### TASK
Every line below that holds the string "imported" should be copied out.

### DATA LINES
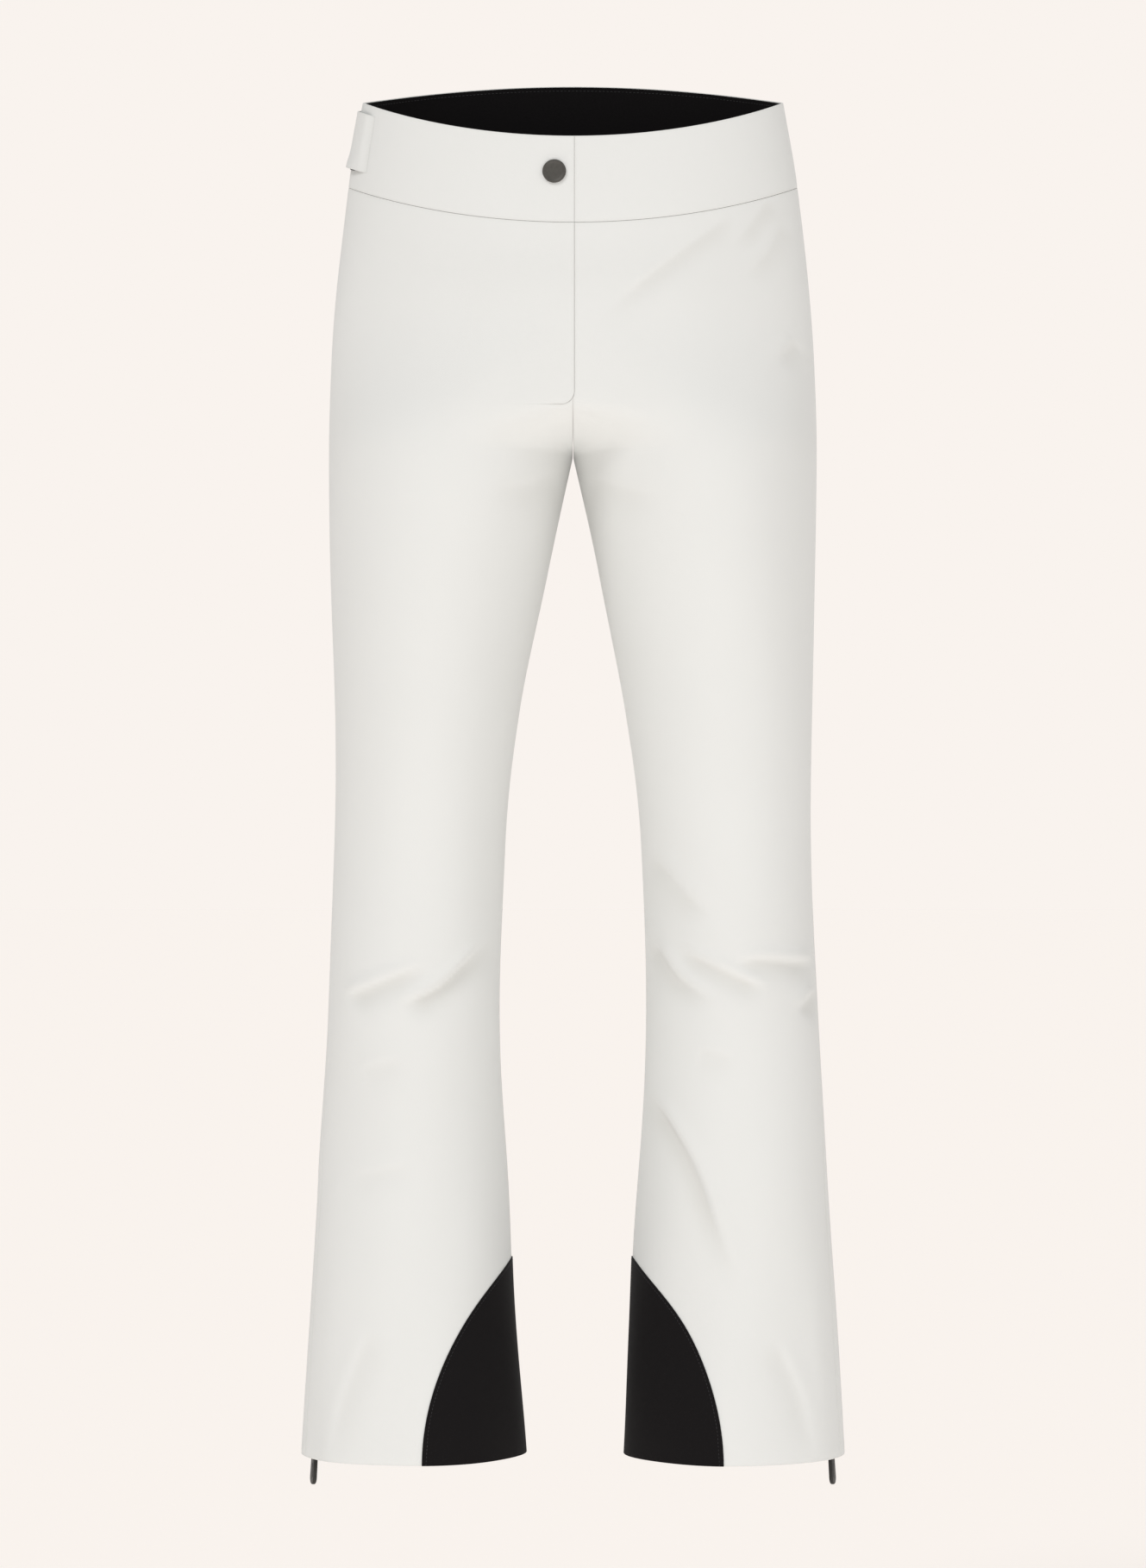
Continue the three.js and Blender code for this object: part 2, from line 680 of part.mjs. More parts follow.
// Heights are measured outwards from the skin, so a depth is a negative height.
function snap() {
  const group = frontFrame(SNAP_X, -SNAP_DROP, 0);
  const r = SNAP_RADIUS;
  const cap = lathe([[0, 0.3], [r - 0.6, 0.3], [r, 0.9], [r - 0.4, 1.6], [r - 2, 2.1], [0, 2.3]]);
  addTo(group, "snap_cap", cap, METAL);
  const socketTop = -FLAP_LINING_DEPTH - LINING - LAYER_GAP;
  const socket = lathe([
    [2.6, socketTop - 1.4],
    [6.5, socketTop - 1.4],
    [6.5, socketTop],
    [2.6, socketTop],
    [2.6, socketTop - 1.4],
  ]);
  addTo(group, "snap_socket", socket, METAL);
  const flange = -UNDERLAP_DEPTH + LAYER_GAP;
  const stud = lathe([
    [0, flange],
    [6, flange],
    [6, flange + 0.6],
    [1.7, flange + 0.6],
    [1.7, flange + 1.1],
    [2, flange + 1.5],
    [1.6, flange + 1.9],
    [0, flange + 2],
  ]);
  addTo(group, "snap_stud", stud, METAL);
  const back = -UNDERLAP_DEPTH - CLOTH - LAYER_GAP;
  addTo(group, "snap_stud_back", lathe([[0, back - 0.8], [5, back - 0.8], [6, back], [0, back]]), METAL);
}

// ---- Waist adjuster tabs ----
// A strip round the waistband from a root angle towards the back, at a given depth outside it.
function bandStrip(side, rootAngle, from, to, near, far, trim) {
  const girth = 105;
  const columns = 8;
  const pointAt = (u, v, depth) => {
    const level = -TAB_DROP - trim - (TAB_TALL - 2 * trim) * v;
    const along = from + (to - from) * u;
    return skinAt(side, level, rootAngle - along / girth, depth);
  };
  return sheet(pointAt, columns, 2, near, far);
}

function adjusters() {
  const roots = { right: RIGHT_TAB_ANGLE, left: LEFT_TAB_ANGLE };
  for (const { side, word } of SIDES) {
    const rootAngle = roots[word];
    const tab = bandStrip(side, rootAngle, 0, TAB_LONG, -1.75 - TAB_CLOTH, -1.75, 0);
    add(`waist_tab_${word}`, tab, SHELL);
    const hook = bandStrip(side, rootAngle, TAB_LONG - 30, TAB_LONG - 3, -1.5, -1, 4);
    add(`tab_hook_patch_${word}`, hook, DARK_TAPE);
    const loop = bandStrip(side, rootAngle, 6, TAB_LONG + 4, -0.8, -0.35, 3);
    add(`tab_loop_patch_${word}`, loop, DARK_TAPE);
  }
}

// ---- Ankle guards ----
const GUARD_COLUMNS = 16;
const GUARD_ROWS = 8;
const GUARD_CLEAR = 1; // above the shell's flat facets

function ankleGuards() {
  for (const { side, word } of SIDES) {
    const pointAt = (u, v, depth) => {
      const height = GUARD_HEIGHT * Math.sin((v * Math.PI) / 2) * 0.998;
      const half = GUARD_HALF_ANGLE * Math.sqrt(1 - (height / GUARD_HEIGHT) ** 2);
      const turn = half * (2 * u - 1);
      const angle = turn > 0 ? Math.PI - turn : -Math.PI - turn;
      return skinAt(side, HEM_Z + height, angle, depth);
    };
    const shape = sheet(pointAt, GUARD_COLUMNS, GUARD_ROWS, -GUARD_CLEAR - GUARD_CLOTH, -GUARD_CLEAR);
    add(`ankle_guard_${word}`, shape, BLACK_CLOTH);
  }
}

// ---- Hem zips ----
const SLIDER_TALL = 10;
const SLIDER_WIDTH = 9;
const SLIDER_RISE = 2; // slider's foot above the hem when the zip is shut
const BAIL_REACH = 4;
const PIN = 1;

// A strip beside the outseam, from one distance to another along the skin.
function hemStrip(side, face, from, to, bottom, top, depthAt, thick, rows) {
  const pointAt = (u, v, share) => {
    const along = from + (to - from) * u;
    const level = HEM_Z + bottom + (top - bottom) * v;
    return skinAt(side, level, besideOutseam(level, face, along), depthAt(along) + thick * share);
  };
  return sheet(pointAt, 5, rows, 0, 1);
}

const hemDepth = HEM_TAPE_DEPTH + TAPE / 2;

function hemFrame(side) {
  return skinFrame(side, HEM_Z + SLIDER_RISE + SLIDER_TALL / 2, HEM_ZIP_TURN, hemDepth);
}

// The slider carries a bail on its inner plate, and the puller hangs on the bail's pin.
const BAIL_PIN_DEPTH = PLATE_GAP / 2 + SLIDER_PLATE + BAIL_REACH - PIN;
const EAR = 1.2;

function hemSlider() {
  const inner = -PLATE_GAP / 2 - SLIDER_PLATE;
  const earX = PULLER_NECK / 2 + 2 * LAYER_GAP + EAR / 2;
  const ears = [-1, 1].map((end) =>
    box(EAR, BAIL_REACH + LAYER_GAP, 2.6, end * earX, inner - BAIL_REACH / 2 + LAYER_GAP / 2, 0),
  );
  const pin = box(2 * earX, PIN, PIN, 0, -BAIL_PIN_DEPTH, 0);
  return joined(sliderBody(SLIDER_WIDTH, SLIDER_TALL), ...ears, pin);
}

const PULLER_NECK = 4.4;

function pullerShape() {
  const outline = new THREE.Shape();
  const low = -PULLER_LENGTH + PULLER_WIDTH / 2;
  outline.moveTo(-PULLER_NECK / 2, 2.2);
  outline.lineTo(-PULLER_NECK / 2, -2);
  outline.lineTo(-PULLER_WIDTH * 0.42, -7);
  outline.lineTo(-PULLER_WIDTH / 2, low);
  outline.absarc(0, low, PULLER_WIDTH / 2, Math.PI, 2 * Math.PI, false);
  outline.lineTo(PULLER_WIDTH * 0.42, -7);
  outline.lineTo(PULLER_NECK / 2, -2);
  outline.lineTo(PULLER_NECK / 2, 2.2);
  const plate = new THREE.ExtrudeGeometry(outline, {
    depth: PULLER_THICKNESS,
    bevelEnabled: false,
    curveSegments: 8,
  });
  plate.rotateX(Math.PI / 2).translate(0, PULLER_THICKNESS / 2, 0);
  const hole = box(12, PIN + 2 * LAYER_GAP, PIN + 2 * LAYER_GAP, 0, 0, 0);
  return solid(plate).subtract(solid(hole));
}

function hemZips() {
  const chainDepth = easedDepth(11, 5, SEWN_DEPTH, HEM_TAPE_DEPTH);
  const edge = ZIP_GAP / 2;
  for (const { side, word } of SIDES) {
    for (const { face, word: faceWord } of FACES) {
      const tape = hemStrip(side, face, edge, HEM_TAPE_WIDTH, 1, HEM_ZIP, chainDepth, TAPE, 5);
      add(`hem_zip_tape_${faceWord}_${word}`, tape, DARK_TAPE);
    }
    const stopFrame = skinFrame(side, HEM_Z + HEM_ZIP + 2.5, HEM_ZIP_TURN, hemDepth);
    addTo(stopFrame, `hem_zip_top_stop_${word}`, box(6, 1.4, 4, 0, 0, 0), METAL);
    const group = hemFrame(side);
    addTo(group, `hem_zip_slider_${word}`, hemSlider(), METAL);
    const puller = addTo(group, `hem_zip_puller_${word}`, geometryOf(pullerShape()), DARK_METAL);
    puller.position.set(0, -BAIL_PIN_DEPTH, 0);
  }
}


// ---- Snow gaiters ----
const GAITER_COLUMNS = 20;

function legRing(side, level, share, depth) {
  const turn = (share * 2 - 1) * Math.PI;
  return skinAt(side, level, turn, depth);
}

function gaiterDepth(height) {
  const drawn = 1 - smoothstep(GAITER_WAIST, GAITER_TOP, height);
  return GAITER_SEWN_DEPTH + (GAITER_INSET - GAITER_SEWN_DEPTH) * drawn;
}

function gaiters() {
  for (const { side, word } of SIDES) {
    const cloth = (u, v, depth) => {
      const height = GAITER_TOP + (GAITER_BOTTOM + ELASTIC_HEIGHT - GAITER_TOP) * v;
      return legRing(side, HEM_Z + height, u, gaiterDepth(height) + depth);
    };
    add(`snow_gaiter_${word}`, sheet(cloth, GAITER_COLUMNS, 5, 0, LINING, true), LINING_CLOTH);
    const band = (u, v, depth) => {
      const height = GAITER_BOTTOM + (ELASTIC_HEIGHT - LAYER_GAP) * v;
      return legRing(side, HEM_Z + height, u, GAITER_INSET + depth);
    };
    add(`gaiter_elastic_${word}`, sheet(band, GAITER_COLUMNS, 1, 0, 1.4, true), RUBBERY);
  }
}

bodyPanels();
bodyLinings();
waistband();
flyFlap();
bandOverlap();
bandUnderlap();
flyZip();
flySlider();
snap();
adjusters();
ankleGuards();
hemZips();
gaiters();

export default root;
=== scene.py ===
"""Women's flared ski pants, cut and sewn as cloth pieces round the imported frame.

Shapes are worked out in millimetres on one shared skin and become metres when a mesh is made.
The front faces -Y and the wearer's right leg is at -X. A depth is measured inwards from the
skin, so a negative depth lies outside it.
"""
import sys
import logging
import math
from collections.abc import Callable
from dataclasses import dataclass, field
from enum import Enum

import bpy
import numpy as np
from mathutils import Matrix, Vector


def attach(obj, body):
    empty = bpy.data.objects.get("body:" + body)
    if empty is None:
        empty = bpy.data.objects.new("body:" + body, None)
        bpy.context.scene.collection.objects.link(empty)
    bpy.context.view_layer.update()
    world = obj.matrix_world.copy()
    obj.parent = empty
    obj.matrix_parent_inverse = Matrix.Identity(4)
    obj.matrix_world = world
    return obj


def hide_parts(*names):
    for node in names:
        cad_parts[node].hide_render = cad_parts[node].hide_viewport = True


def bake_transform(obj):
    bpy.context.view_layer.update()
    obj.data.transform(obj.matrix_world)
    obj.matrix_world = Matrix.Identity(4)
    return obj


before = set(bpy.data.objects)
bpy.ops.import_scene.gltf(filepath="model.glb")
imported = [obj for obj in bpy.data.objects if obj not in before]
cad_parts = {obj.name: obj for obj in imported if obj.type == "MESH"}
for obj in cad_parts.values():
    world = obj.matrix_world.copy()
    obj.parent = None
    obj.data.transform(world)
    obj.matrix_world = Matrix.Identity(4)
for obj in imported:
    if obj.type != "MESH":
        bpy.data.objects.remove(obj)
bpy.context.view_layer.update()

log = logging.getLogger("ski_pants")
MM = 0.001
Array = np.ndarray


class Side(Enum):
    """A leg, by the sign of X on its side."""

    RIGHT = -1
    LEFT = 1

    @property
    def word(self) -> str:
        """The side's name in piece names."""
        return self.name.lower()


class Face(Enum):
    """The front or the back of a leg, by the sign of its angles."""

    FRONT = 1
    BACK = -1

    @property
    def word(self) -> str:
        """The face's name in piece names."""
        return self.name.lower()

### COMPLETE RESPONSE
"""Women's flared ski pants, cut and sewn as cloth pieces round the imported frame.
imported = [obj for obj in bpy.data.objects if obj not in before]
cad_parts = {obj.name: obj for obj in imported if obj.type == "MESH"}
for obj in imported:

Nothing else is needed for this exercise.